╭─ Data for this task

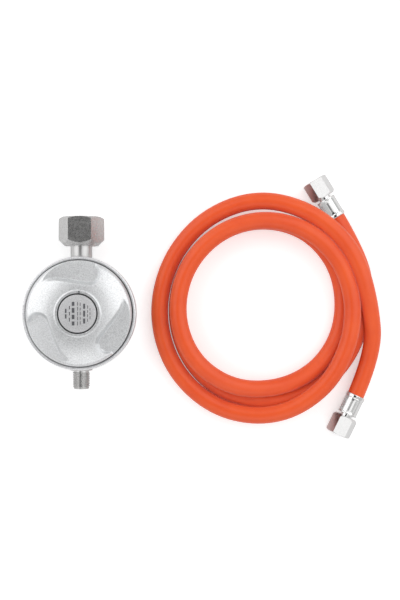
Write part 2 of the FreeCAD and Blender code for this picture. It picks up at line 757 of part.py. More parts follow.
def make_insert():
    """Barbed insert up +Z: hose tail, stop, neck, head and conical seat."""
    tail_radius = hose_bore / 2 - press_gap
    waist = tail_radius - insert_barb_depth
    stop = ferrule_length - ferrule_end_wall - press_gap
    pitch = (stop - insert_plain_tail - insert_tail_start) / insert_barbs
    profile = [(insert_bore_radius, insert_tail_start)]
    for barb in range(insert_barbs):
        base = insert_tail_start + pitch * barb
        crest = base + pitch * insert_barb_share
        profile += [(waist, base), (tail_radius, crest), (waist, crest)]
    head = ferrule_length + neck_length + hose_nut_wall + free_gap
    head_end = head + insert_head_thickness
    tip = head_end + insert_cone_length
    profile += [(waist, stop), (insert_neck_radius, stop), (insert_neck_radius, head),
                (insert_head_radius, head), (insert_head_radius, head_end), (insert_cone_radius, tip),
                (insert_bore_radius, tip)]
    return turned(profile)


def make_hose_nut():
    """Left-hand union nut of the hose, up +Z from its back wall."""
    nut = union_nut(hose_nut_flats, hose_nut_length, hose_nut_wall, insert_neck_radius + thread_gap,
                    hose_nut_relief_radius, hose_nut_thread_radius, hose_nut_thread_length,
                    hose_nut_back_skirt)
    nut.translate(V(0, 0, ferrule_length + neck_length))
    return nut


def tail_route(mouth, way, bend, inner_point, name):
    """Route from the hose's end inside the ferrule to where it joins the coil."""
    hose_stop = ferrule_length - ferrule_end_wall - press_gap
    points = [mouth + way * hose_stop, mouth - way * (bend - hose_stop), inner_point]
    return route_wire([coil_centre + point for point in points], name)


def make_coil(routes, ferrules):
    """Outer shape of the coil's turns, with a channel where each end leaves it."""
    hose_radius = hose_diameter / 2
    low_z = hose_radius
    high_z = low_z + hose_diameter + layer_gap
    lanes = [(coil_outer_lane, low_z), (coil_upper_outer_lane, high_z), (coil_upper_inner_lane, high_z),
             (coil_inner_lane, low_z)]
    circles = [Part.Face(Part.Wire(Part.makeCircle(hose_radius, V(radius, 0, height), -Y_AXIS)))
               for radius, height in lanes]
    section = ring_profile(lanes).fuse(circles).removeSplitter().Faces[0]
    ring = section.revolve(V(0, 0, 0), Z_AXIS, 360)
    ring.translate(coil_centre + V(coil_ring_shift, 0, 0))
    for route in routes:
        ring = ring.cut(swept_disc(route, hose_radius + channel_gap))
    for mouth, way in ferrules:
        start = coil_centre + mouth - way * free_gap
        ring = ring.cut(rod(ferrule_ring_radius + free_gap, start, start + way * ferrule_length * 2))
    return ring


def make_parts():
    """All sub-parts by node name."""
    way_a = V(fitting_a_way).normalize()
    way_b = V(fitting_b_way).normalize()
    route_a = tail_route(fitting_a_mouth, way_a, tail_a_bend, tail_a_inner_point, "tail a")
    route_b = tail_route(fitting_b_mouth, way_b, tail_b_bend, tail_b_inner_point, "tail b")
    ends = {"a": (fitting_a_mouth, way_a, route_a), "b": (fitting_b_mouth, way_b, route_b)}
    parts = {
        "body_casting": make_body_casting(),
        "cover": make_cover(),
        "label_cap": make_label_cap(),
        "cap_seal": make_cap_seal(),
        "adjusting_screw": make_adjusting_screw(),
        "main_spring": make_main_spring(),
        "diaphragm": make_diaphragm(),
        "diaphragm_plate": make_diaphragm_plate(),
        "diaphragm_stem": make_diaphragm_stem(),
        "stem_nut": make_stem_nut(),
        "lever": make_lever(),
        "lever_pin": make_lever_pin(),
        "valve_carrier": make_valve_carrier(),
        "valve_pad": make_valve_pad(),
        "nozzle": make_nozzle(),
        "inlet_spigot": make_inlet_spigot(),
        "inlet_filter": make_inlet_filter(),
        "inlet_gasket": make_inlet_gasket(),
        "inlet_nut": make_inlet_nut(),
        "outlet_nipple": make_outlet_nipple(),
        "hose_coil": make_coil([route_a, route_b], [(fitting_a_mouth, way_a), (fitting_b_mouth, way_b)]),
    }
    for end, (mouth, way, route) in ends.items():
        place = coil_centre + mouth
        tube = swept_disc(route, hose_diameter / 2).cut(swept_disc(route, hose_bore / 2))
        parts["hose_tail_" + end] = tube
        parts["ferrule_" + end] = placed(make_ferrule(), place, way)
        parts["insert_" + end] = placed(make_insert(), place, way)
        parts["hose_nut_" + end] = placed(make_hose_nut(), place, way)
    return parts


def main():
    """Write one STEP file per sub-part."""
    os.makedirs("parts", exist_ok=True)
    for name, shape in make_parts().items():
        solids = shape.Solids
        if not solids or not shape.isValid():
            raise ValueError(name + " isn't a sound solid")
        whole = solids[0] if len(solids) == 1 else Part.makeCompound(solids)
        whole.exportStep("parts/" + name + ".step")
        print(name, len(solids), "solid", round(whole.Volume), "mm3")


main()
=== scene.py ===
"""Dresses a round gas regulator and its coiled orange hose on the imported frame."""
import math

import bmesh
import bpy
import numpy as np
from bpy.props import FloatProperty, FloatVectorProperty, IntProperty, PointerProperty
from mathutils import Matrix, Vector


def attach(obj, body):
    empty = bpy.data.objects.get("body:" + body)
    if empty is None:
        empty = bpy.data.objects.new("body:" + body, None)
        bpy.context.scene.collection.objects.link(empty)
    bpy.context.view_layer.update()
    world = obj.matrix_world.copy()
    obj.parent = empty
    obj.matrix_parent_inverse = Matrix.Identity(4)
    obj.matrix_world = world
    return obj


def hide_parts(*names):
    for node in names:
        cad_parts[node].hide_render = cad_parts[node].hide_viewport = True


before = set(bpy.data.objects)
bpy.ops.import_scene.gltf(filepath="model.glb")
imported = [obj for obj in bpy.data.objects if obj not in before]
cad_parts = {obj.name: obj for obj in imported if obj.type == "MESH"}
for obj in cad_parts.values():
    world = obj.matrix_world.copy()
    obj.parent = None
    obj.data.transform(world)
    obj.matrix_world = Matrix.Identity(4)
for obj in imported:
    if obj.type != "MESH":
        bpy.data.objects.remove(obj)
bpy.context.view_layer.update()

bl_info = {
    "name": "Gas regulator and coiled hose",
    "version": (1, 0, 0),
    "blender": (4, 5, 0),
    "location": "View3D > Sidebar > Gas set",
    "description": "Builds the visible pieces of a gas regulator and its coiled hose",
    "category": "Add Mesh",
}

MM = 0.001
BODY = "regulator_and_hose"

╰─
╭─ Data for this task

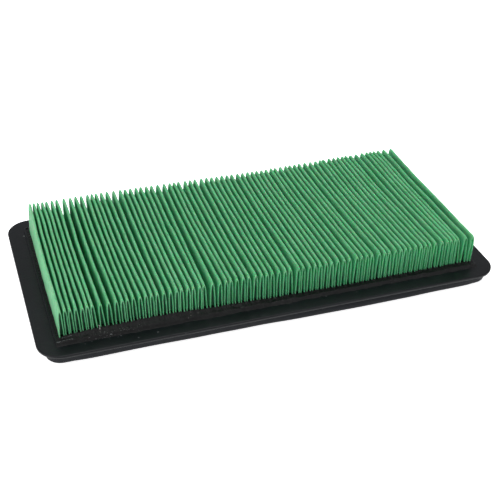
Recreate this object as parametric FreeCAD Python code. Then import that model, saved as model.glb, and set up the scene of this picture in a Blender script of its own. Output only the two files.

╰─

Exercise task:
Copy each line of the data above that holds "update".

Result of this task:
    bpy.context.view_layer.update()
bpy.context.view_layer.update()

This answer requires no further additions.